Posted Sep 12, 2008 15:21 UTC (Fri) by cde (guest, #46554) [Link]

If Linux had been based on a micro-kernel design, getting a rootkit install would have proven more difficult (although not impossible), since the area to secure is much smaller. But at the beginning of the 90's few were thinking years ahead of the security issues that would arise...

System calls and rootkits

Posted Sep 12, 2008 20:27 UTC (Fri) by giraffedata (subscriber, #1954) [Link]

If Linux had been based on a micro-kernel design, getting a rootkit install would have proven more difficult (although not impossible), since the area to secure is much smaller.

I guess you mean getting a rootkit to install into the kernel would be more difficult. But as there would be correspondingly more places than the kernel into which to install a rootkit, I don't think the overall ease of installing a rootkit would be any different.

Note that even with Linux as it exists, a decent rootkit need not touch the kernel.

Microkernels

Posted Sep 14, 2008 22:59 UTC (Sun) by mlankhorst (subscriber, #52260) [Link]

Hurd is based on a microkernel.. yet still no stable release in sight..
linux was more pragmatical and based it on minix

Microkernels

Posted Sep 15, 2008 0:47 UTC (Mon) by vonbrand (subscriber, #4458) [Link]

No, Linux is not based on Minix (which is a microkernel, by the way). Linux was written according to published Unix design.

This common misconception is due to Linus running Minix for 386 while developing Linux. Fortunately, when Linus fat-fingered and killed his Minix, Linux was already far enough along to fight it on its own.

System calls and rootkits

Posted Sep 13, 2008 8:05 UTC (Sat) by geertj (subscriber, #4116) [Link]

> Without some kind of hardware enforcement (e.g. Trusted Platform Module) or locked-down virtualization, Linux is defenseless against attacks that run as root

SELinux is another technique that can protect against attacks that run as root.

System calls and rootkits

Posted Sep 14, 2008 16:35 UTC (Sun) by spender (subscriber, #23067) [Link]

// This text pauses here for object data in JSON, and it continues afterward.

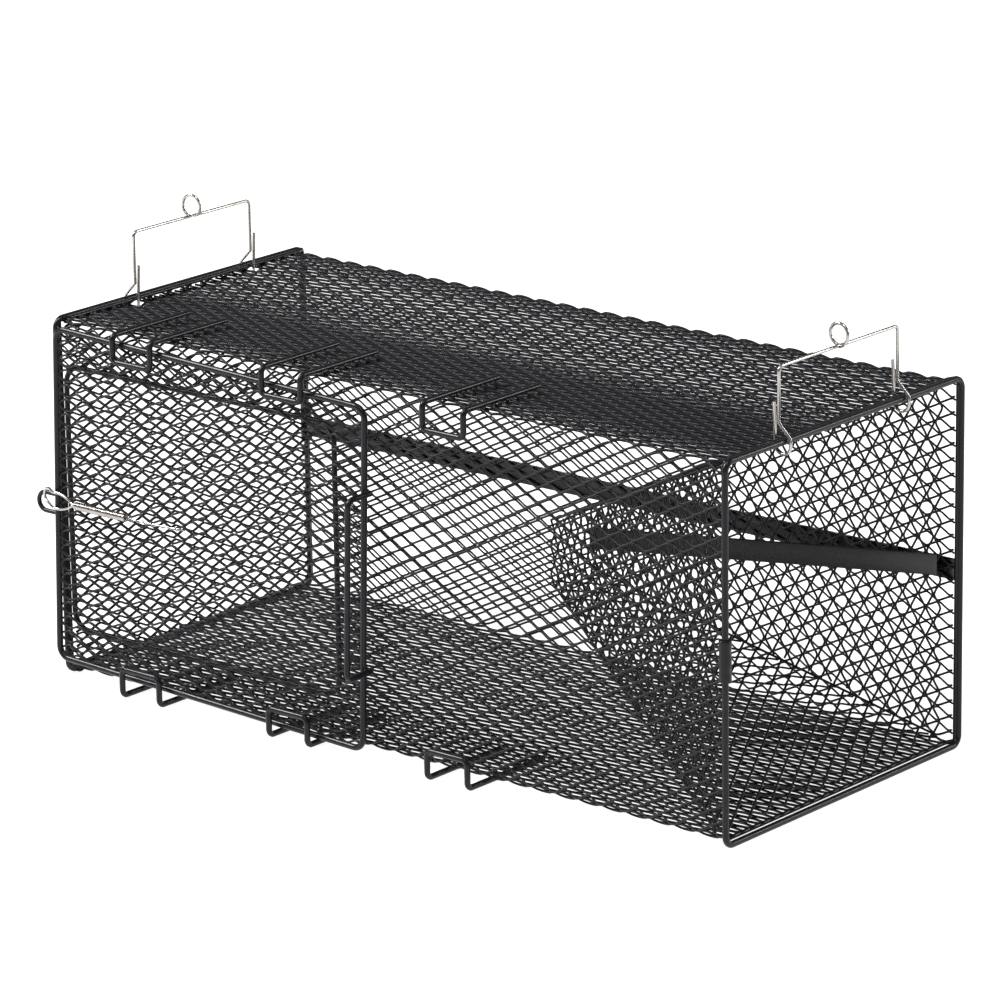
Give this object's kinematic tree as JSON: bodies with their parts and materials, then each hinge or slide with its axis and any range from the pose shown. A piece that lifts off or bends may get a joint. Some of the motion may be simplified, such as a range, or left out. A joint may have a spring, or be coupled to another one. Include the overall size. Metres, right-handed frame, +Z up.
{
  "type": "live catch trap",
  "caption": "Rectangular live catch trap of coated expanded mesh, with an entry funnel, a sliding wire door, a spring latch and rope bails.",
  "frame": {"origin": "on the ground, under the middle of the whole trap's outline", "axes": "+X along the trap towards the open funnel end, +Y from the door wall to the back wall, +Z up"},
  "size_m": [0.4825, 0.2281, 0.253],
  "materials": {
    "coated_wire": "black vinyl-dipped steel wire, satin",
    "mesh": "black vinyl-dipped expanded steel mesh, satin",
    "strip": "smooth black coated steel strip",
    "steel": "bright bare spring steel wire"
  },
  "bodies": {
    "cage": {"left_end_frame": "coated_wire", "left_mesh_edge_wire": "coated_wire", "left_frame_sleeve": "coated_wire", "right_end_frame": "coated_wire", "right_mesh_edge_wire": "coated_wire", "right_frame_sleeve": "coated_wire", "top_mesh": "mesh", "bottom_mesh": "mesh", "front_mesh": "mesh", "back_upper_mesh": "mesh", "back_lower_mesh": "mesh", "back_seam_strip": "strip", "left_end_mesh": "mesh", "door_opening_rim": "coated_wire", "funnel_top_mesh": "mesh", "funnel_bottom_mesh": "mesh", "funnel_front_mesh": "mesh", "funnel_back_upper_mesh": "mesh", "funnel_back_lower_mesh": "mesh", "funnel_seam_strip": "strip", "upper_guide_left": "coated_wire", "upper_guide_middle": "coated_wire", "upper_guide_right": "coated_wire", "lower_guide_left": "coated_wire", "lower_guide_middle": "coated_wire", "lower_guide_right": "coated_wire", "catch_loop": "coated_wire"},
    "door": {"door_ring": "coated_wire", "door_mesh": "mesh", "door_handle": "coated_wire"},
    "latch": {"latch_anchor_wire": "steel", "latch_spring": "steel"},
    "hook": {"latch_hook": "steel"},
    "left_bail": {"left_rope_bail": "steel"},
    "right_bail": {"right_rope_bail": "steel"}
  },
  "joints": [
    {"name": "door_slide", "type": "slide", "parent": "cage", "child": "door", "axis": [1, 0, 0], "range_m": [0, 0.175]},
    {"name": "latch_swing", "type": "hinge", "parent": "door", "child": "latch", "pos_m": [-0.12365, -0.09862, 0.1034], "axis": [0, 0, 1], "range_deg": [0, 110]},
    {"name": "latch_pull", "type": "slide", "parent": "latch", "child": "hook", "axis": [-1, 0, 0], "range_m": [0, 0.01], "stiffness_N_per_m": 250, "deforming": ["latch_spring"]},
    {"name": "left_bail_swing", "type": "hinge", "parent": "cage", "child": "left_bail", "pos_m": [-0.22144, 0.01648, 0.2018], "axis": [0, -1, 0], "range_deg": [-55, 105]},
    {"name": "right_bail_swing", "type": "hinge", "parent": "cage", "child": "right_bail", "pos_m": [0.23565, 0.01008, 0.2018], "axis": [0, 1, 0], "range_deg": [-55, 105]}
  ]
}
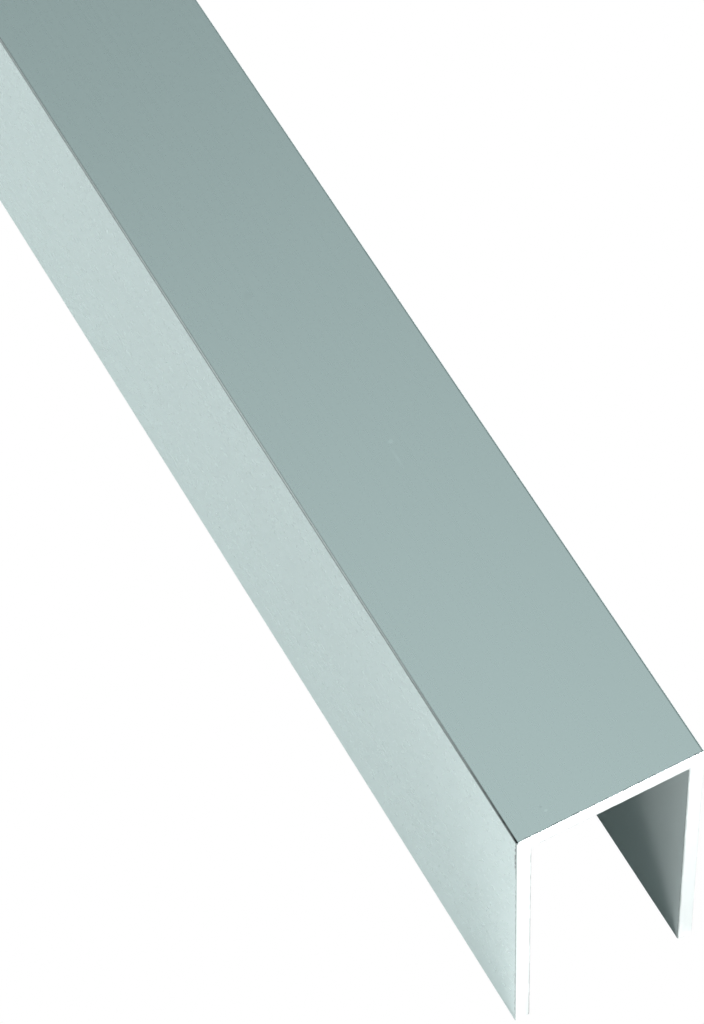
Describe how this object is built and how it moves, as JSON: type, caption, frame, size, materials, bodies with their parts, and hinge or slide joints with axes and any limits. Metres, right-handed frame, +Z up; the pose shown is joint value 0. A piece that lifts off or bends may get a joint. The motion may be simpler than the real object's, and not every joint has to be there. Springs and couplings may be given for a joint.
{
  "type": "aluminium u-channel extrusion",
  "caption": "Straight length of silver anodised aluminium channel with a deep U section, thin walls, crisp edges and square sawn ends, standing on its leg tips.",
  "frame": {"origin": "on the floor, midway between the two legs and halfway along the length", "axes": "+X across the section, +Y along the length, +Z up, from the leg tips to the web"},
  "size_m": [0.025, 1, 0.045],
  "materials": {
    "silver_anodised": "matt silver anodised skin with fine die lines along the length, bare sawn ends"
  },
  "bodies": {
    "root": {"u_channel": "silver_anodised"}
  },
  "joints": []
}
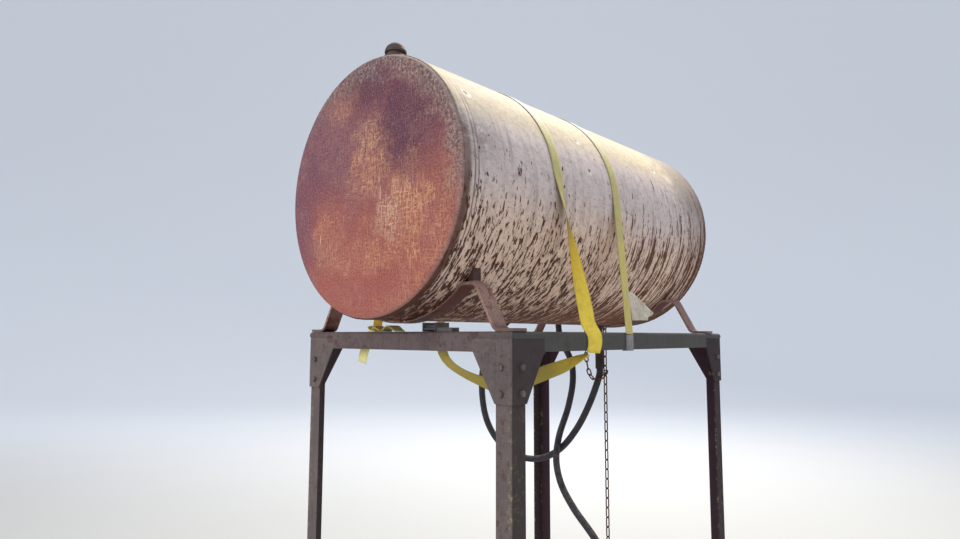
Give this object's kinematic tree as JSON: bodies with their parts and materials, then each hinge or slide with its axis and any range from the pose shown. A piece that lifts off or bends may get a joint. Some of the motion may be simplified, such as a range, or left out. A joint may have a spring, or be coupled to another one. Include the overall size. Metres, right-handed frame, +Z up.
{
  "type": "horizontal fuel tank on stand",
  "caption": "Rusty horizontal cylindrical farm fuel tank with flat heads, carried by bent flat-bar saddles on a four-legged angle-iron stand, with tie-down straps, chain and fuel hose",
  "frame": {"origin": "on the ground, in the middle under the tank", "axes": "X runs along the tank from its front head, with the fill cap, at -X to its rear head, with the outlet below it, at +X; Y runs across to the side that the picture doesn't show; Z is up"},
  "size_m": [1.7422, 1.1908, 2.5699],
  "materials": {
    "shell_paint": "weathered pale paint with rust streaks",
    "rusty_steel": "matte rust",
    "cap_iron": "rusty cast iron",
    "black_iron": "dark pipe fitting",
    "saddle_steel": "faded brown paint and rust",
    "rail_steel": "dull olive-grey paint",
    "stand_steel": "grey-brown paint and lichen",
    "bolt_steel": "weathered steel",
    "webbing": "woven polyester webbing",
    "hook_steel": "dull zinc plate",
    "chain_steel": "rusty chain",
    "hose_rubber": "matte black rubber",
    "nozzle_metal": "cast metal"
  },
  "bodies": {
    "root": {"tank_shell": "shell_paint", "front_head": "rusty_steel", "rear_head": "rusty_steel", "fill_neck": "rusty_steel", "vent_cap": "cap_iron", "outlet_neck": "black_iron", "hose_coupling": "black_iron", "front_saddle": "saddle_steel", "rear_saddle": "saddle_steel", "front_lugs": "saddle_steel", "front_rail": "rail_steel", "rear_rail": "rail_steel", "left_rail": "rail_steel", "right_rail": "rail_steel", "gusset_front_left": "stand_steel", "gusset_front_right": "stand_steel", "gusset_rear_left": "stand_steel", "gusset_rear_right": "stand_steel", "leg_front_left": "stand_steel", "leg_front_right": "stand_steel", "leg_rear_left": "stand_steel", "leg_rear_right": "stand_steel", "foot_front_left": "stand_steel", "foot_front_right": "stand_steel", "foot_rear_left": "stand_steel", "foot_rear_right": "stand_steel", "bolts_front_left": "bolt_steel", "bolts_front_right": "bolt_steel", "bolts_rear_left": "bolt_steel", "bolts_rear_right": "bolt_steel", "front_strap": "webbing", "rear_strap": "webbing", "strap_hooks": "hook_steel", "strap_tail": "webbing", "ratchet": "hook_steel", "ratchet_handle": "hook_steel", "strap_bundle": "webbing", "chain_eyes": "hook_steel", "hanging_chain": "chain_steel", "chain_sling": "chain_steel", "hose": "hose_rubber", "nozzle": "nozzle_metal"}
  },
  "joints": []
}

Yea, it worked great against that exploit I wrote that disabled SELinux.

Sorry, but once you compromise the kernel, SELinux is useless.

-Brad

System calls and rootkits

Posted Sep 22, 2008 11:40 UTC (Mon) by robbe (guest, #16131) [Link]

> that exploit I wrote that disabled SELinux.

URL?

> Sorry, but once you compromise the kernel, SELinux is useless.

Nobody will argue that. Not that your parent post talks about "running as
root", not "in the kernel".

System calls and rootkits

Posted Sep 22, 2008 20:49 UTC (Mon) by nix (subscriber, #2304) [Link]

If you're root there are a simply enormous number of ways to compromise
the kernel or DoS the box to its knees. Maybe SELinux will eventually be
able to plug them all but it's not there yet.

(I saw one product for Solaris many years ago whose salesman claimed that
it protected the box from denials of service under 'all conditions',
specifically including conditions requiring physical access. I disproved
this bizarreclaim in the obvious way: pulling the plug.)

System calls and rootkits

Posted Jul 22, 2010 0:25 UTC (Thu) by petermag (guest, #7550) [Link]

If u have implement any rootkits, u will know that the best way to do it IS NOT hook at the syscall level (eg, because "sys_read" can be used for so many purposes). Instead, it is much better to do it at the lower level (eg, VFS layer). But if u can hook the syscall table, and so can u unpatch the patch that Arjan has put in to protect the syscall table. And likewise, many other techniques like making the ".text" region read-executable only, is really a joke - because u can easily undo it if u are a rootkit. Eg, ftrace have to make the region writeable momentarily and then switching it back to readonly - exactly the same sequence of steps can be executed by the rootkit kernel module as well. In general "rootkit" means that the system is alreayd 0wned (or compromised). Comments?